Call of Cthulhu (Read our review here)

It’s actually very hard to do Lovecraft’s blend of horror justice in a visual medium like a videogame. His strengths as a writer don’t translate very well to a medium that specialises in explicit depiction rather than implication. So we were so happy to find out that Call of Cthulhu managed to find a way to do Lovecraftian horror just perfectly. This horror adventure/RPG hybrid takes the popular pen-and-paper RPG of the same name, and finds a way to make it really sing on the Xbox One, without relying on the kind of common horror video game tropes that usually ruin games based on Lovecraft.


Life is Strange 2 (Read our review here)

Life is Strange really paved a new way forward for narrative-driven video games. The sequel proves that it wasn’t a one-off for developer, Dontnod. Life is Strange 2 is another stunning coming of age story, wrapped up with plenty of drama and mysteries. The new characters and narrative are instantly appealing, and by the time you’ve finished the first chapter, you’re going to be itching for more all over again.


11-11 Memories Retold (Read our review here)
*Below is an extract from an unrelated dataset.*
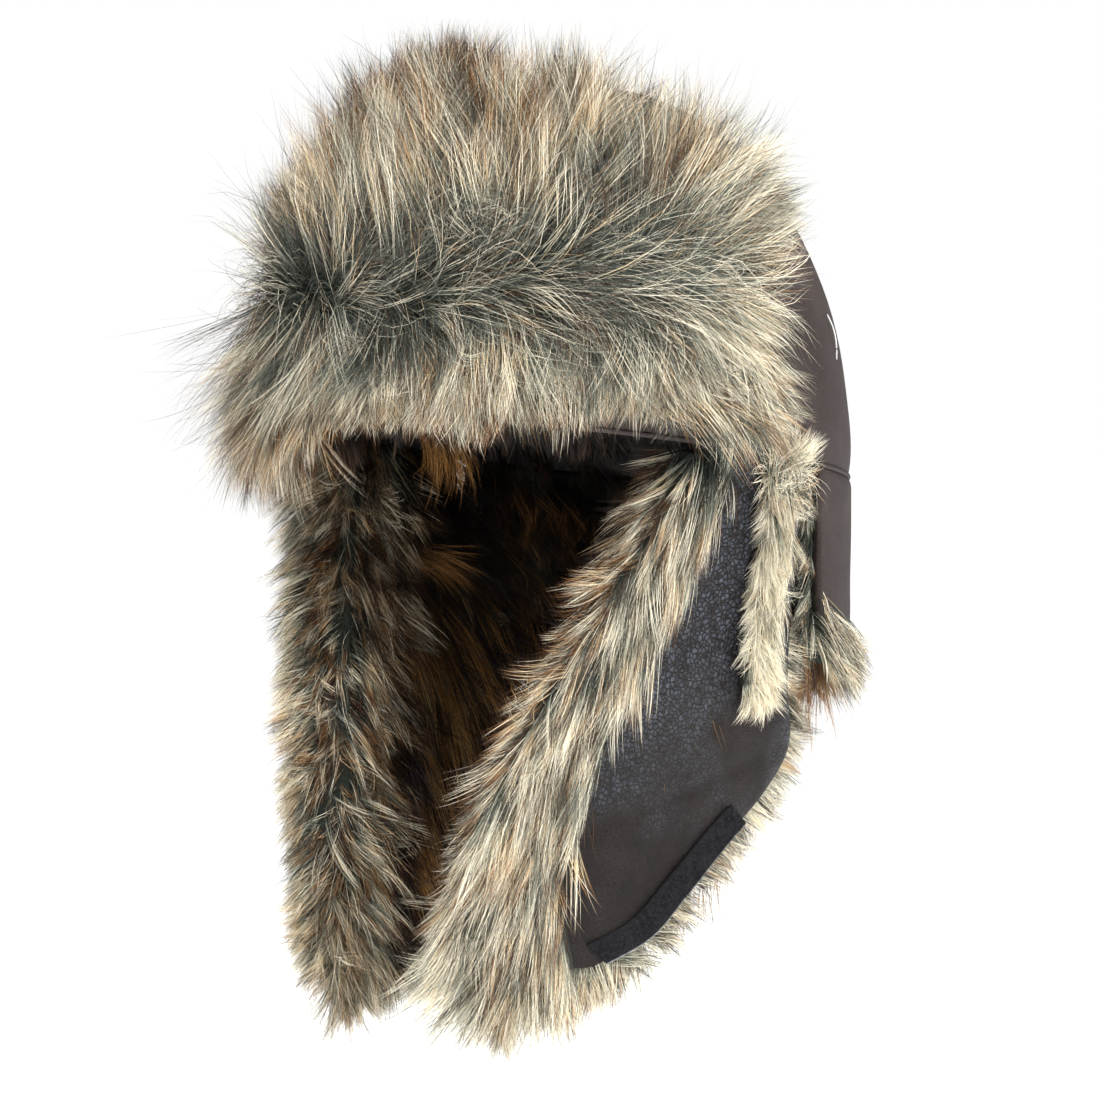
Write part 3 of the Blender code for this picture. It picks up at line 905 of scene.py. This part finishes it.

11-11 Memories Retold is the way all games about real war should be. Somber, emotionally impactful, and free of the lazy “heroism” and “light in the darkness” nonsense that has not characterised a single actual war in human history. The games industry is downright irresponsible with how it treats war as a subject, and in doing so has turned video games into part of the recruitment propaganda efforts of the real world military. This needs to stop, and it’s games that have an appropriately horrified look at was, such as 11-11 Memories Retold, that are going to do it. This is the most important game in a decade.